Yes, the Matisse is the more ‘radical’ in everything from colour and handling to composition and draughtsmanship – but are these means to an end not entirely removed from that of Nicholson’s? Many of the same games are being played in each painting- but in different measures, and to different extents. Both pictures reward sustained viewing, by problematising themselves in various ways.

Perhaps why the Matisse shares so many (inverted) formal similarities with the Nicholson is that he is also dealing with the inherited language of forms that have been absorbed into the artform- albeit in his own way and in his own terms. It would also suggest that the ‘gap’ between Nicholson and the ‘progressive’ trends of modernism is not quite so simple. There is an immense overlap in the basic common ground between the pictorial concerns of Nicholson and Matisse- Matisse who lauded Chardin above all, whose statement about wanting to make paintings which could act as ‘a soothing, calming influence on the mind, something like a good armchair which provides relaxation from physical fatigue’ is strikingly close to Diderot’s 1767 statement that ‘we stop in front of a Chardin as if by instinct, like a traveller weary of the road choosing, almost without realizing, a place that offers a grassy seat, silence, water and cool shade’. Both these statements are, in turn, ultimately misleading about what Chardin, Matisse and Nicholson are actually doing within their tradition, which is to present something, yes, on the one hand, lyrical and pleasing- but also empirically troubling, uncertain and ambiguous.

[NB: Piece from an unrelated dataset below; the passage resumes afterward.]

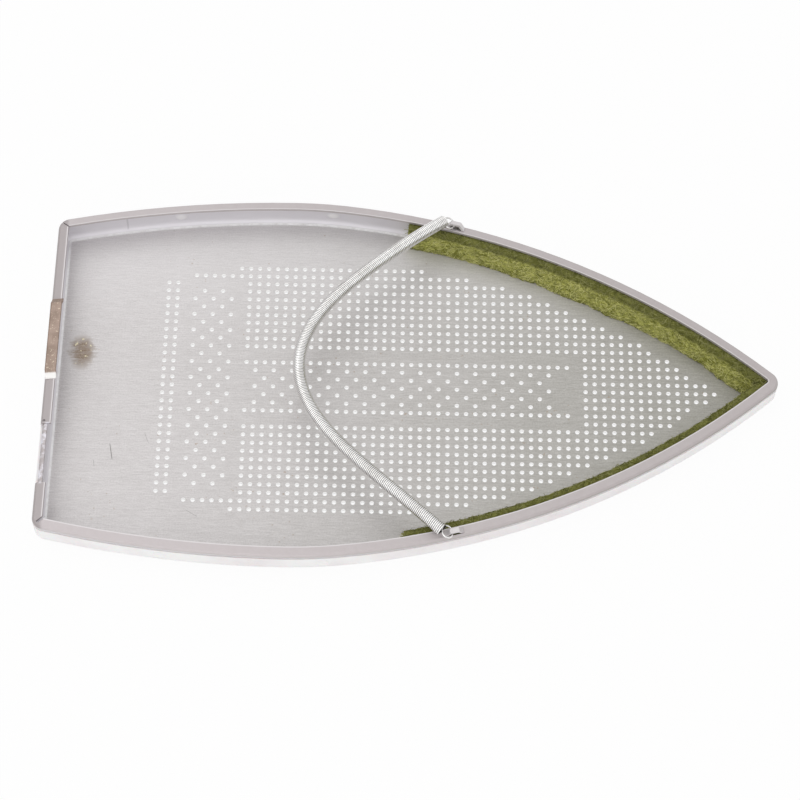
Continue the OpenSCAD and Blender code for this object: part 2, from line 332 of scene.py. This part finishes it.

That we can recognise the compromised conservatism which can be detected in Matisse, does not remotely blot out his innovation and radicalism- any more than Nicholson’s conservatism should be allowed to blind us to his own compromised radicalism.

Perhaps the two painters- whose lives spanned roughly the same period, one working in graphic arts at the beginning of his career, the other picking it up in his last years, who were both preoccupied with how people exist with objects in rooms, and how these objects and rooms have been and might be depicted- like these two pictures are their own equals and opposites.